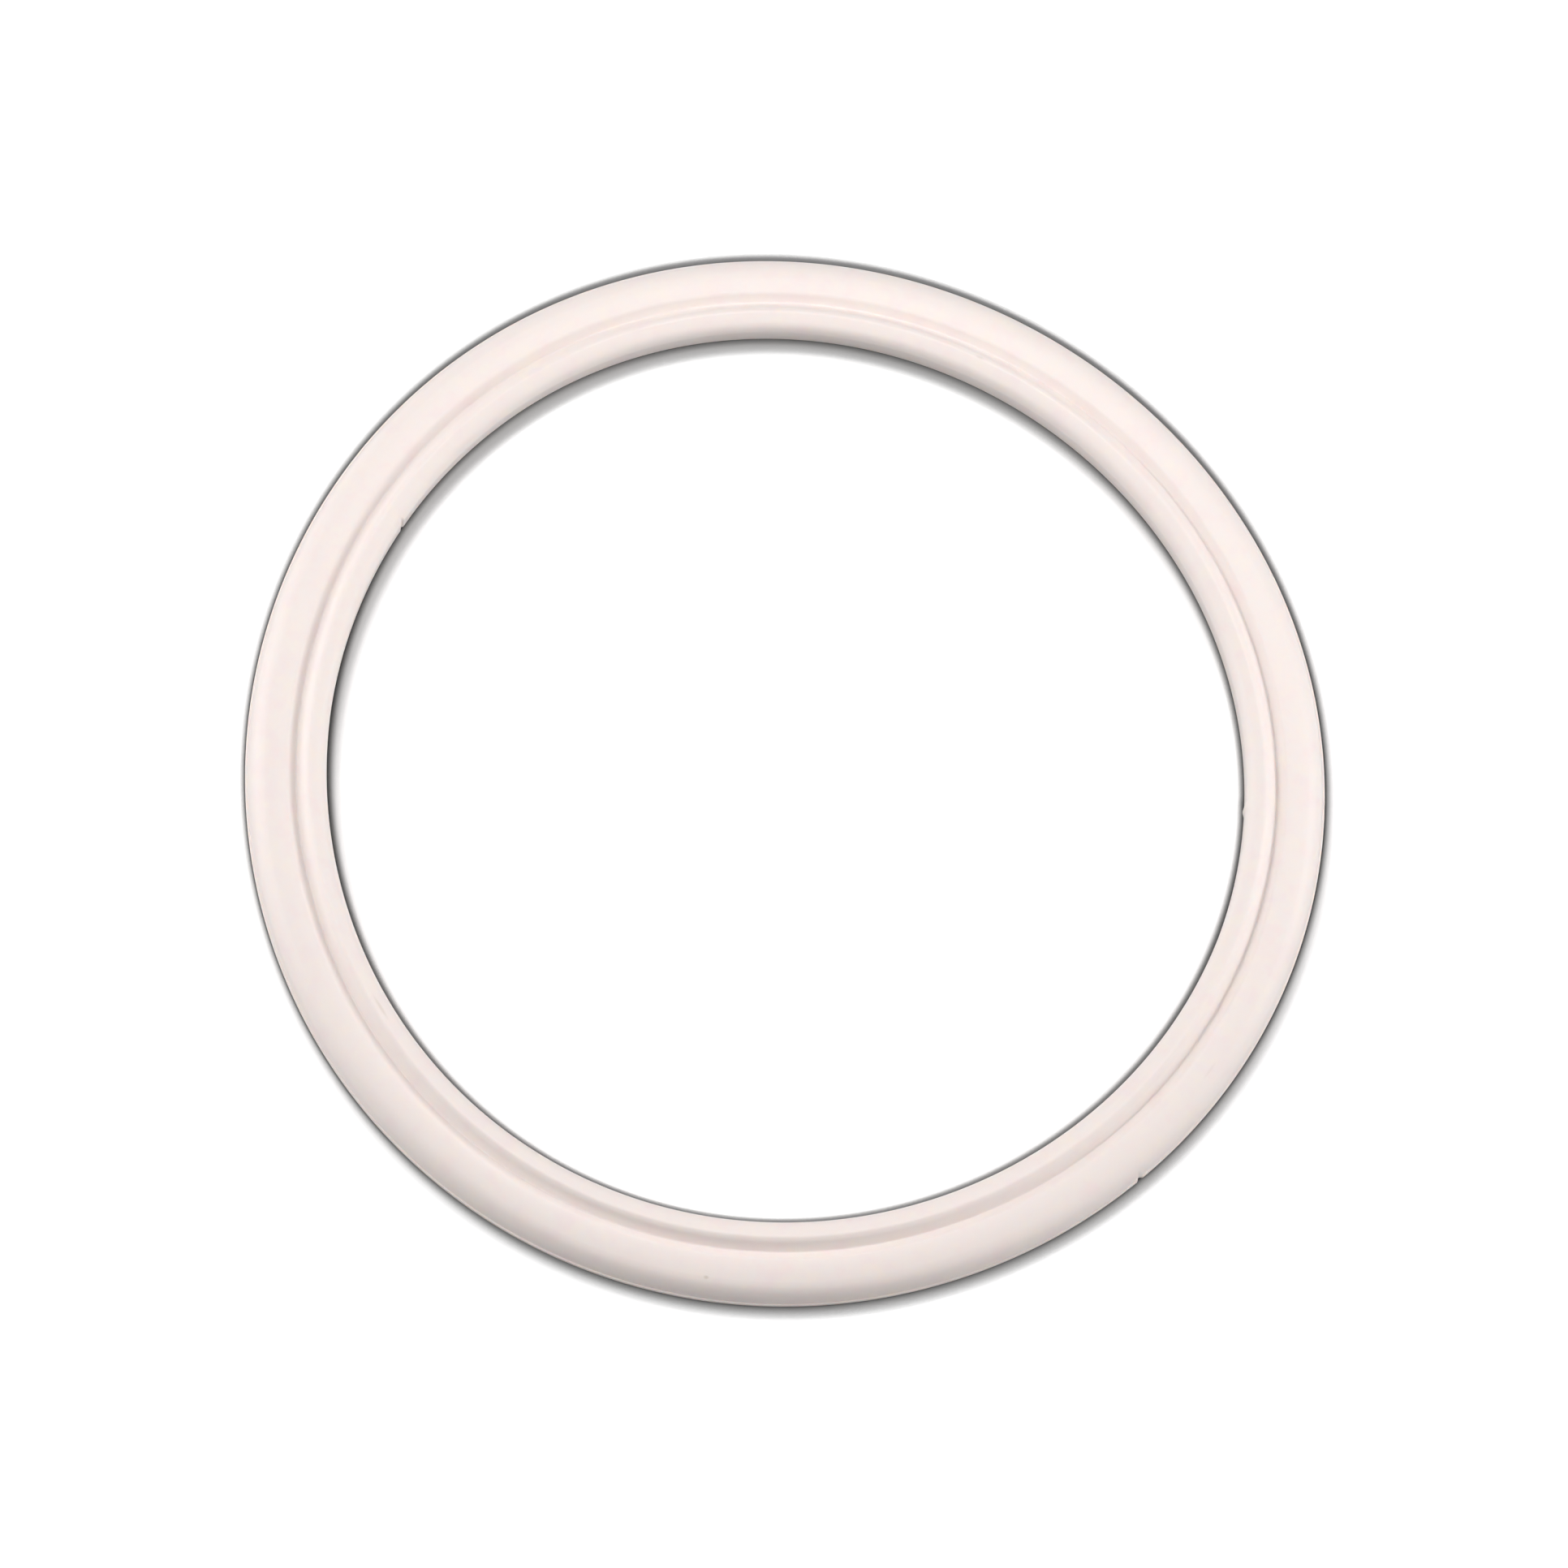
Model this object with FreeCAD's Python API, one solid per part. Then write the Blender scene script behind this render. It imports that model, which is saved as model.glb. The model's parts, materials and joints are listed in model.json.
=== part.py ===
import FreeCAD, Part
import math
import os

# A profiled sealing ring, moulded in one piece from soft white rubber.
# Lengths are in millimetres. The ring lies flat on the plane Z = 0 with its axis on +Z and its
# profiled side up. From the outside inwards its section has a low lip, a broad crowned band, a
# groove, and a taller rounded bead whose back slopes down to the inner wall. Its base is flat.
# The widths below follow one another inwards from the outer wall, and each rise or drop is
# counted from the corner before it.

# Plan of the ring
OUTER_DIAMETER = 171.4

# Outer lip, with the narrow ledge between the outer wall and the shoulder
LIP_HEIGHT = 0.9
LEDGE_WIDTH = 0.3

# Crowned band: a steep shoulder on the ledge, a crest, and a nearly level land that ends at the groove
SHOULDER_WIDTH = 0.6
SHOULDER_RISE = 3.1
SHOULDER_RADIUS = 3.5
CREST_WIDTH = 3.2
CREST_RISE = 1.1
CREST_RADIUS = 6.7
LAND_WIDTH = 2.45
LAND_DROP = 0.1
LAND_RADIUS = 1.0

# Groove between the crown and the bead
GROOVE_WIDTH = 1.3
GROOVE_DROP = 1.25
GROOVE_RADIUS = 0.23

# Inner bead: a steep flank out of the groove, a top that still climbs, and a back that slopes down
BEAD_FLANK_WIDTH = 1.3
BEAD_FLANK_RISE = 1.75
BEAD_FLANK_RADIUS = 1.9
BEAD_TOP_WIDTH = 0.75
BEAD_TOP_RISE = 0.35
BEAD_TOP_RADIUS = 0.6
BEAD_BACK_WIDTH = 2.3
BEAD_BACK_DROP = 0.7
BEAD_BACK_RADIUS = 2.1

# Inner side: it leans back from the upright foot of the inner wall to the bead
WALL_LEAN = 0.5
WALL_FOOT_HEIGHT = 3.65
WALL_FOOT_RADIUS = 1.0

# Radii of the small edges
BASE_EDGE_RADIUS = 0.15
LIP_EDGE_RADIUS = 0.15
LEDGE_ROOT_RADIUS = 0.1

# Chip in the outer lip, a scoop that runs from the base up through the ledge
CHIP_ANGLE = 325.5
CHIP_LENGTH = 1.4
CHIP_DEPTH = 0.6

# A rounded corner keeps this share of a run at most, so that two neighbours never meet
LARGEST_SHARE_OF_RUN = 0.98
FULL_TURN = 360.0


def section_corners():
    """Corners of the section as (distance inwards from the outer wall, height, corner radius)."""
    shoulder = (LEDGE_WIDTH + SHOULDER_WIDTH, LIP_HEIGHT + SHOULDER_RISE)
    crest = (shoulder[0] + CREST_WIDTH, shoulder[1] + CREST_RISE)
    land = (crest[0] + LAND_WIDTH, crest[1] - LAND_DROP)
    groove = (land[0] + GROOVE_WIDTH, land[1] - GROOVE_DROP)
    bead_start = (groove[0] + BEAD_FLANK_WIDTH, groove[1] + BEAD_FLANK_RISE)
    bead_end = (bead_start[0] + BEAD_TOP_WIDTH, bead_start[1] + BEAD_TOP_RISE)
    back = (bead_end[0] + BEAD_BACK_WIDTH, bead_end[1] - BEAD_BACK_DROP)
    band_width = back[0] + WALL_LEAN
    return [
        (0.0, 0.0, BASE_EDGE_RADIUS),
        (0.0, LIP_HEIGHT, LIP_EDGE_RADIUS),
        (LEDGE_WIDTH, LIP_HEIGHT, LEDGE_ROOT_RADIUS),
        (*shoulder, SHOULDER_RADIUS),
        (*crest, CREST_RADIUS),
        (*land, LAND_RADIUS),
        (*groove, GROOVE_RADIUS),
        (*bead_start, BEAD_FLANK_RADIUS),
        (*bead_end, BEAD_TOP_RADIUS),
        (*back, BEAD_BACK_RADIUS),
        (band_width, WALL_FOOT_HEIGHT, WALL_FOOT_RADIUS),
        (band_width, 0.0, BASE_EDGE_RADIUS),
    ]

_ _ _

Given problem: Print the listing above from its first line through the line with "OUTER_DIAMETER = 171.4", and stop there.

Solution for this task:
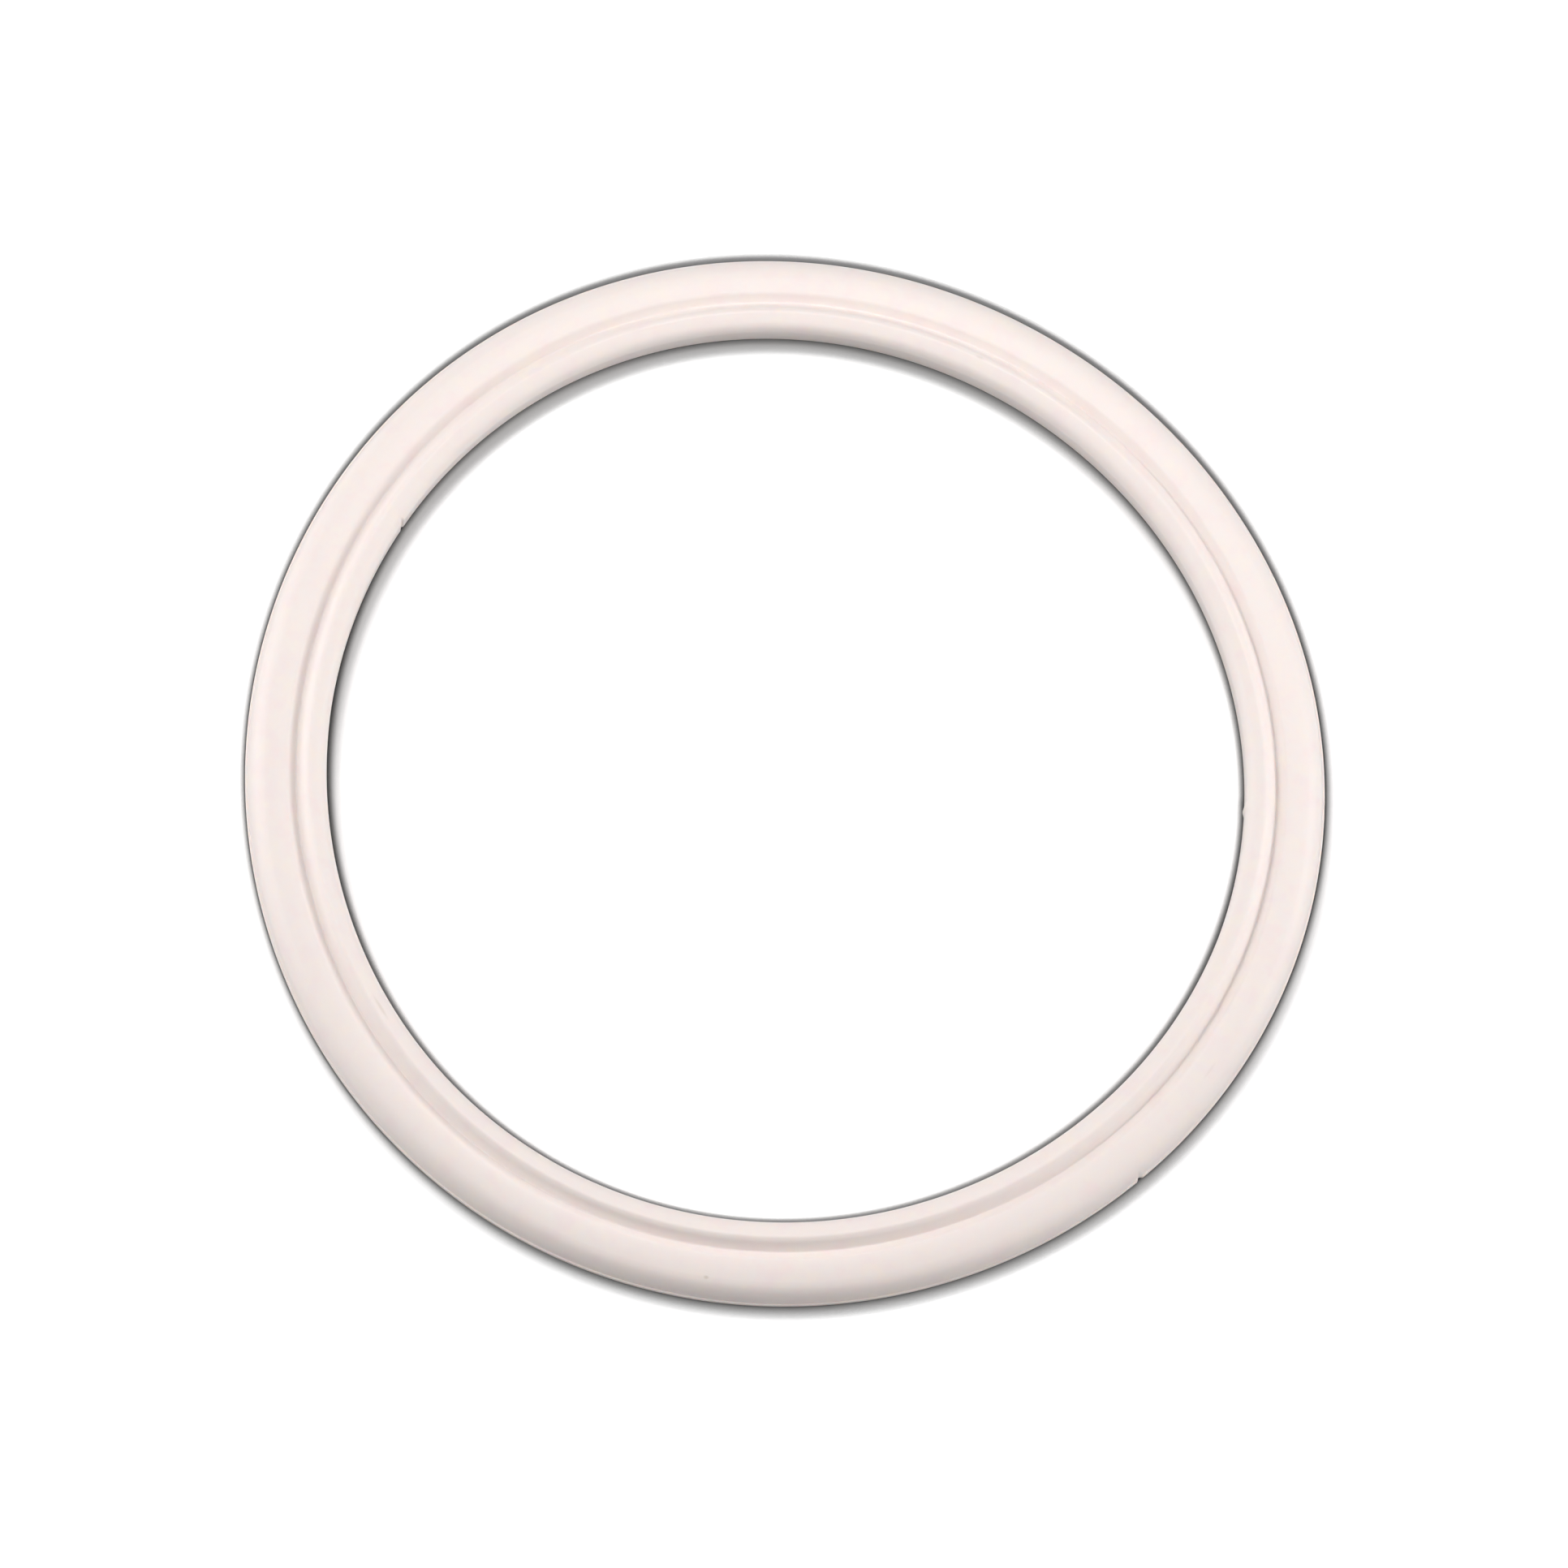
Model this object with FreeCAD's Python API, one solid per part. Then write the Blender scene script behind this render. It imports that model, which is saved as model.glb. The model's parts, materials and joints are listed in model.json.
=== part.py ===
import FreeCAD, Part
import math
import os

# A profiled sealing ring, moulded in one piece from soft white rubber.
# Lengths are in millimetres. The ring lies flat on the plane Z = 0 with its axis on +Z and its
# profiled side up. From the outside inwards its section has a low lip, a broad crowned band, a
# groove, and a taller rounded bead whose back slopes down to the inner wall. Its base is flat.
# The widths below follow one another inwards from the outer wall, and each rise or drop is
# counted from the corner before it.

# Plan of the ring
OUTER_DIAMETER = 171.4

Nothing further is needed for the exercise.